__Exercise instructions__.
Your task is to copy the lines between the line containing "obj.parent = empty" and the line containing "COLLAR_R = COLLAR_HIGH.z", counting both of those lines, and to emit nothing more.

__Task input__.
• • • • • • •

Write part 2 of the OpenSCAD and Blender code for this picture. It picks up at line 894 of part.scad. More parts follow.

• • • • • • •

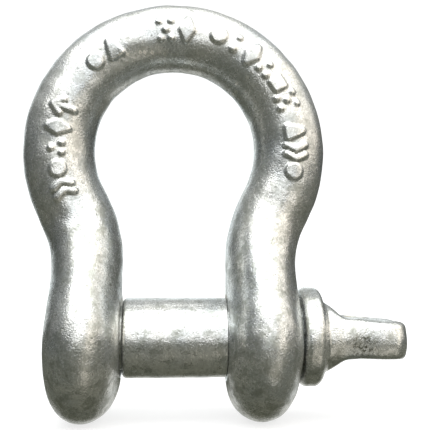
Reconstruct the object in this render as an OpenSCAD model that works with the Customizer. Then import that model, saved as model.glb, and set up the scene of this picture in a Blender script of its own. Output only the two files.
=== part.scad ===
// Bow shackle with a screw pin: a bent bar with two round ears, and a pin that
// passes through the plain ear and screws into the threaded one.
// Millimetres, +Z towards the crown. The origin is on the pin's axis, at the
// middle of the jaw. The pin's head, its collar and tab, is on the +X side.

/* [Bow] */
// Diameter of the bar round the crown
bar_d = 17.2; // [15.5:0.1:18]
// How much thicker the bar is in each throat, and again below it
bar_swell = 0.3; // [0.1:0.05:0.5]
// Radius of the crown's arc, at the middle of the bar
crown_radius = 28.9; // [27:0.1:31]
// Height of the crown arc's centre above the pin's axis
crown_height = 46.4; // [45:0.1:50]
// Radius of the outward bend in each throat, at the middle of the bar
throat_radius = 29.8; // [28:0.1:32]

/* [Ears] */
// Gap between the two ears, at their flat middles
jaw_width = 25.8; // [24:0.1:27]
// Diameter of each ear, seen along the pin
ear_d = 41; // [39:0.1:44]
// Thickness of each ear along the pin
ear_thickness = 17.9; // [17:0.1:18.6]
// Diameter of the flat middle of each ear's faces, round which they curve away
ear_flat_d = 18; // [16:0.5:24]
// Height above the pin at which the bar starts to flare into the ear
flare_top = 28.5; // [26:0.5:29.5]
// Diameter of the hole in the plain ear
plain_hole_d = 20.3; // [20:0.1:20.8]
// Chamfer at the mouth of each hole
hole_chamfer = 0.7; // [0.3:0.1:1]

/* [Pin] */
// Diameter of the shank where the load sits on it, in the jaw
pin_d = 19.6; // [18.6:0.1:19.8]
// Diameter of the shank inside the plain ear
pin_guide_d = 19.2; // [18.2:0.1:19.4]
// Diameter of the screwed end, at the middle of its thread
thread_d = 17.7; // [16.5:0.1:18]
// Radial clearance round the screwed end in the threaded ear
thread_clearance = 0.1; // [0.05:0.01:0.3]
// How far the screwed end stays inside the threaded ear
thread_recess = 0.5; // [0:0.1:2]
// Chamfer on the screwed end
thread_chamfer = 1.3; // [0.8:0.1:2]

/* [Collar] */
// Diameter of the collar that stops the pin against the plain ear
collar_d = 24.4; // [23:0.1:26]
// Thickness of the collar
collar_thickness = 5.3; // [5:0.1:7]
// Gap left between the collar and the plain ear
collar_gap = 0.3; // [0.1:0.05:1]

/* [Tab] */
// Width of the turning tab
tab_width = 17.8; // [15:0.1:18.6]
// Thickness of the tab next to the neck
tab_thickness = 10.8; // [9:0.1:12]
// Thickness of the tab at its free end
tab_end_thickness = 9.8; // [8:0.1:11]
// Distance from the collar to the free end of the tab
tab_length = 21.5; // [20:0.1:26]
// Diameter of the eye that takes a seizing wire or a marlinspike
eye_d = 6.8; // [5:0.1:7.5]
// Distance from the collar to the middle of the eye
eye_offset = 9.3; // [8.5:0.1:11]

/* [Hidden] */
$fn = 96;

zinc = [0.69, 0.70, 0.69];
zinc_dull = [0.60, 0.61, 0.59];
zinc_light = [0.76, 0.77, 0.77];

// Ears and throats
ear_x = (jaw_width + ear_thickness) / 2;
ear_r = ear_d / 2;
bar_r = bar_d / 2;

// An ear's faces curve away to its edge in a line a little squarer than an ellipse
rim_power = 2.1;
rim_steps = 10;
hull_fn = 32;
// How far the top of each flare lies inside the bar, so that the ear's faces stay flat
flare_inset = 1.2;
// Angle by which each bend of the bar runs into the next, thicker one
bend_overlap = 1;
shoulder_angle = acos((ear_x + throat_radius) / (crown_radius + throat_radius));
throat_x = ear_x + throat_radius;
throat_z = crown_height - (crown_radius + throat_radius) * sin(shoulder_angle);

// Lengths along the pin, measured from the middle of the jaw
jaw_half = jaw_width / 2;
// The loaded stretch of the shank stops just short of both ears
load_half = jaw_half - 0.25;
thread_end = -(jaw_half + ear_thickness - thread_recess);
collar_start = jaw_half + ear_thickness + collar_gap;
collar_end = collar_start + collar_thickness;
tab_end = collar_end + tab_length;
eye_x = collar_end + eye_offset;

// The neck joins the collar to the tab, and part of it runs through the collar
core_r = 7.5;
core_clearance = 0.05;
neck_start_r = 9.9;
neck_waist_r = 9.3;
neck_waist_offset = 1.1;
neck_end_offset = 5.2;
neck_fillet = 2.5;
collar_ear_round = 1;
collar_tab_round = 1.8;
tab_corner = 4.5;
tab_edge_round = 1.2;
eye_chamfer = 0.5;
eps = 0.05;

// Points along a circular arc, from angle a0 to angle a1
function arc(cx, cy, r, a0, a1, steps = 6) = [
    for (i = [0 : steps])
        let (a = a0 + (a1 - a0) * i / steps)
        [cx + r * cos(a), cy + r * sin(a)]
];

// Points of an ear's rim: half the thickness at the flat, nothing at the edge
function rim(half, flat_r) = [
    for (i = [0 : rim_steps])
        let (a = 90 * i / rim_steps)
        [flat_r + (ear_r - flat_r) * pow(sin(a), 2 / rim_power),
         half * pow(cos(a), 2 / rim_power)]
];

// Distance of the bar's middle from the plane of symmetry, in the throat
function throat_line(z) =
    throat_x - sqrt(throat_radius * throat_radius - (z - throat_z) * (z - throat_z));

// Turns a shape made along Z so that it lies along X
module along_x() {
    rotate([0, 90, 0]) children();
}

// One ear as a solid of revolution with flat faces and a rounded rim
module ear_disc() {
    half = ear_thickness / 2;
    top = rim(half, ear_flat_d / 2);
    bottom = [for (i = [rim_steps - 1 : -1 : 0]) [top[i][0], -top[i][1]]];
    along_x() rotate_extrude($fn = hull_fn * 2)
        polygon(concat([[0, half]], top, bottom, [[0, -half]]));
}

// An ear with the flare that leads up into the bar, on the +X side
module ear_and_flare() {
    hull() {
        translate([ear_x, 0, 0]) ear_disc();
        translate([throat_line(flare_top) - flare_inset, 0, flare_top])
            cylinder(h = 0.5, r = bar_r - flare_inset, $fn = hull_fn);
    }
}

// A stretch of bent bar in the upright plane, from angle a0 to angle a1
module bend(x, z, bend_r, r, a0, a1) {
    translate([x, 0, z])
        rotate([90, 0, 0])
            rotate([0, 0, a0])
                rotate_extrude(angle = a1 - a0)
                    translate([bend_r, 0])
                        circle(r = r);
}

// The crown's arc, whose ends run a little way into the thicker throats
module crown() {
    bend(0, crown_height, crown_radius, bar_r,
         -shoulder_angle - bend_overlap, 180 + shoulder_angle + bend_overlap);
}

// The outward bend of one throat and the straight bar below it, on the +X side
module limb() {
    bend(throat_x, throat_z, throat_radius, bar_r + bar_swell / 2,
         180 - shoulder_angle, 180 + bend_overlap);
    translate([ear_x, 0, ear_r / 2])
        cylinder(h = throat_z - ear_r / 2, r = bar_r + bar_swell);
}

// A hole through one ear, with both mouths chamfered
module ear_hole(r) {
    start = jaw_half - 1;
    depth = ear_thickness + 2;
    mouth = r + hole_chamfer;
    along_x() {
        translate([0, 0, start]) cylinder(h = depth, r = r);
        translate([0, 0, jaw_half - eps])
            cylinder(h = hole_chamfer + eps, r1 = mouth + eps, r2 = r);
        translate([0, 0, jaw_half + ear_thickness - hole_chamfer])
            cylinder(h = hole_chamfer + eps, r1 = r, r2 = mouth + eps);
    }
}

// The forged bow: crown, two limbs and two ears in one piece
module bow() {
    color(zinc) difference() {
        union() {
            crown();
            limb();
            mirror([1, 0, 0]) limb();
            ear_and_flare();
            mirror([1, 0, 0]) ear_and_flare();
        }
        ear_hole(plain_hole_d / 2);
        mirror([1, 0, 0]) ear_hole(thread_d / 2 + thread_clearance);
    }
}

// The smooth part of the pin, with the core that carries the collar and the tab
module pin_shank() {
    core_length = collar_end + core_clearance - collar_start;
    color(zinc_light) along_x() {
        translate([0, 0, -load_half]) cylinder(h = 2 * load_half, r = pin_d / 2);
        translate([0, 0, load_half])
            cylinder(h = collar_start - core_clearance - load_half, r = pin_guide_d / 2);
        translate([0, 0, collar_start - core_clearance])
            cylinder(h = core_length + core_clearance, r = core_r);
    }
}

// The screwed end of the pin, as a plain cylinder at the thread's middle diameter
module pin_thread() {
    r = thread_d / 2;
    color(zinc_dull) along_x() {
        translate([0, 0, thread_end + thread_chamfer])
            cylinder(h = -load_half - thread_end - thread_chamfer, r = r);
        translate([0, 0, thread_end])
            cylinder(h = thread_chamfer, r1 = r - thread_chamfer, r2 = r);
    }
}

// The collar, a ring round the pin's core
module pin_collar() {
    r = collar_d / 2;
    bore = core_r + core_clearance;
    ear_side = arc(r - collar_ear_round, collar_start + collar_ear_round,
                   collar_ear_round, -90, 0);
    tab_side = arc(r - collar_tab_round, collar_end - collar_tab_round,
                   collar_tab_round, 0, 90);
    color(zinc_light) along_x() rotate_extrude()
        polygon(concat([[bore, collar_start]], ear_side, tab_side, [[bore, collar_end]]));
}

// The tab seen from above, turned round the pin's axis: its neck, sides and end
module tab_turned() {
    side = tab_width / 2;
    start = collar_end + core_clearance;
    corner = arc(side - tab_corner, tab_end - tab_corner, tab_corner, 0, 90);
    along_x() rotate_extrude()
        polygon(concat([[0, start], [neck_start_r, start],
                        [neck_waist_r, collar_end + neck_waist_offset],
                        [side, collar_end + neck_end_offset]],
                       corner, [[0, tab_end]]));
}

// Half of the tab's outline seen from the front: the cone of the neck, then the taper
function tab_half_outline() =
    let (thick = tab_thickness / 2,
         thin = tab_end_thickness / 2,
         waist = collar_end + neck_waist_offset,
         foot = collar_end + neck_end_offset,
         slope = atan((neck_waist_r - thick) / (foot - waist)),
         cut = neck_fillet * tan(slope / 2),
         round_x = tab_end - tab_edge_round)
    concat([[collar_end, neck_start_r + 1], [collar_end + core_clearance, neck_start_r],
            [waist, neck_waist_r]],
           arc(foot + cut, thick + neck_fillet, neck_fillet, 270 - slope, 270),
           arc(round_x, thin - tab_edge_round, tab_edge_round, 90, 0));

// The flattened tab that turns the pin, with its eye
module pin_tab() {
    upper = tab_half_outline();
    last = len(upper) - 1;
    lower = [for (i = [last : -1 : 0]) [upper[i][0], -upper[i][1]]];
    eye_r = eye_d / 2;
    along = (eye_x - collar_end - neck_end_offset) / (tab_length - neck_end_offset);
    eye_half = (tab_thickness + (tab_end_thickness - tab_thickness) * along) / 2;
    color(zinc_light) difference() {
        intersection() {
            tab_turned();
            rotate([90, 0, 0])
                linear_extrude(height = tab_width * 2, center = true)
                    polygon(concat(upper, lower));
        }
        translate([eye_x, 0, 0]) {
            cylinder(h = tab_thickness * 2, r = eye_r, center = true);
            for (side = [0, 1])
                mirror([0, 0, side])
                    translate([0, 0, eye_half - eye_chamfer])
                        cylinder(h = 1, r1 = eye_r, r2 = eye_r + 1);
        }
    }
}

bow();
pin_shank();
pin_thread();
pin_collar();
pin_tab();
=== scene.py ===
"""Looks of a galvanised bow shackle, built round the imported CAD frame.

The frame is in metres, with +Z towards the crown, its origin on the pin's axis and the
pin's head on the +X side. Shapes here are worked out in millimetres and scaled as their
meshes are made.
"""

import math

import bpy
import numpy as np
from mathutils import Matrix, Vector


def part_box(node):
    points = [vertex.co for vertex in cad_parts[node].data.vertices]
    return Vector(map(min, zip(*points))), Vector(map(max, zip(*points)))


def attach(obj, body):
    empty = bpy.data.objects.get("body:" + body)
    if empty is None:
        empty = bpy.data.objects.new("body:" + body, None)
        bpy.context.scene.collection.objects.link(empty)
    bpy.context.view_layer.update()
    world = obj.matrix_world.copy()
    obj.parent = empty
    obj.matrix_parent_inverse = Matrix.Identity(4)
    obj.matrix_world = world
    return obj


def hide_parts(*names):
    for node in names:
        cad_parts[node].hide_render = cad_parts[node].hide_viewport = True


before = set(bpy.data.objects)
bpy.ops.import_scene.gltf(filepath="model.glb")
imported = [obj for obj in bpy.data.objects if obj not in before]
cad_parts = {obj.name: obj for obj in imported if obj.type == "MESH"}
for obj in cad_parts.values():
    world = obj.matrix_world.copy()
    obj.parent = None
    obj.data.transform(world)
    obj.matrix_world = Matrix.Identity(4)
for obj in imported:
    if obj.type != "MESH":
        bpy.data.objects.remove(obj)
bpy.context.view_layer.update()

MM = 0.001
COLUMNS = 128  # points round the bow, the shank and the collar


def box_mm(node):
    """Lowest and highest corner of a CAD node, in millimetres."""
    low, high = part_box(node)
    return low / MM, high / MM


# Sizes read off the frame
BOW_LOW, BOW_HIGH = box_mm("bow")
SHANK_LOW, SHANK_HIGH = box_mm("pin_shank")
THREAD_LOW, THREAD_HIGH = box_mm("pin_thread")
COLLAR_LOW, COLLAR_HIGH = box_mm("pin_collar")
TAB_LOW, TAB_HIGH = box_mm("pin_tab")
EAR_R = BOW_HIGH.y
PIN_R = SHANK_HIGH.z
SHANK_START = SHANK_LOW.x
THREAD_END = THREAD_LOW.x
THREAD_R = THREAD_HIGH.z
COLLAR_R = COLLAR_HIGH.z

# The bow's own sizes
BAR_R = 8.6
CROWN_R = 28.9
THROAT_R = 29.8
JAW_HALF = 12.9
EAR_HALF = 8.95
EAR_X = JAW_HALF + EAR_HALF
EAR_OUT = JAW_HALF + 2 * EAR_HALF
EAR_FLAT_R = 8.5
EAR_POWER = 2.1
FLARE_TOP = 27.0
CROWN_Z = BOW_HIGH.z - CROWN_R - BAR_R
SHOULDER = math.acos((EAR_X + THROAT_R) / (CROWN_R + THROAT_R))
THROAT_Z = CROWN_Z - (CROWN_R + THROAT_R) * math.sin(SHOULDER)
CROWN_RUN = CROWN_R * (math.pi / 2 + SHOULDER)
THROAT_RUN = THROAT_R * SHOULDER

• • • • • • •

__Result of the exercise__.
    obj.parent = empty
    obj.matrix_parent_inverse = Matrix.Identity(4)
    obj.matrix_world = world
    return obj


def hide_parts(*names):
    for node in names:
        cad_parts[node].hide_render = cad_parts[node].hide_viewport = True


before = set(bpy.data.objects)
bpy.ops.import_scene.gltf(filepath="model.glb")
imported = [obj for obj in bpy.data.objects if obj not in before]
cad_parts = {obj.name: obj for obj in imported if obj.type == "MESH"}
for obj in cad_parts.values():
    world = obj.matrix_world.copy()
    obj.parent = None
    obj.data.transform(world)
    obj.matrix_world = Matrix.Identity(4)
for obj in imported:
    if obj.type != "MESH":
        bpy.data.objects.remove(obj)
bpy.context.view_layer.update()

MM = 0.001
COLUMNS = 128  # points round the bow, the shank and the collar


def box_mm(node):
    """Lowest and highest corner of a CAD node, in millimetres."""
    low, high = part_box(node)
    return low / MM, high / MM


# Sizes read off the frame
BOW_LOW, BOW_HIGH = box_mm("bow")
SHANK_LOW, SHANK_HIGH = box_mm("pin_shank")
THREAD_LOW, THREAD_HIGH = box_mm("pin_thread")
COLLAR_LOW, COLLAR_HIGH = box_mm("pin_collar")
TAB_LOW, TAB_HIGH = box_mm("pin_tab")
EAR_R = BOW_HIGH.y
PIN_R = SHANK_HIGH.z
SHANK_START = SHANK_LOW.x
THREAD_END = THREAD_LOW.x
THREAD_R = THREAD_HIGH.z
COLLAR_R = COLLAR_HIGH.z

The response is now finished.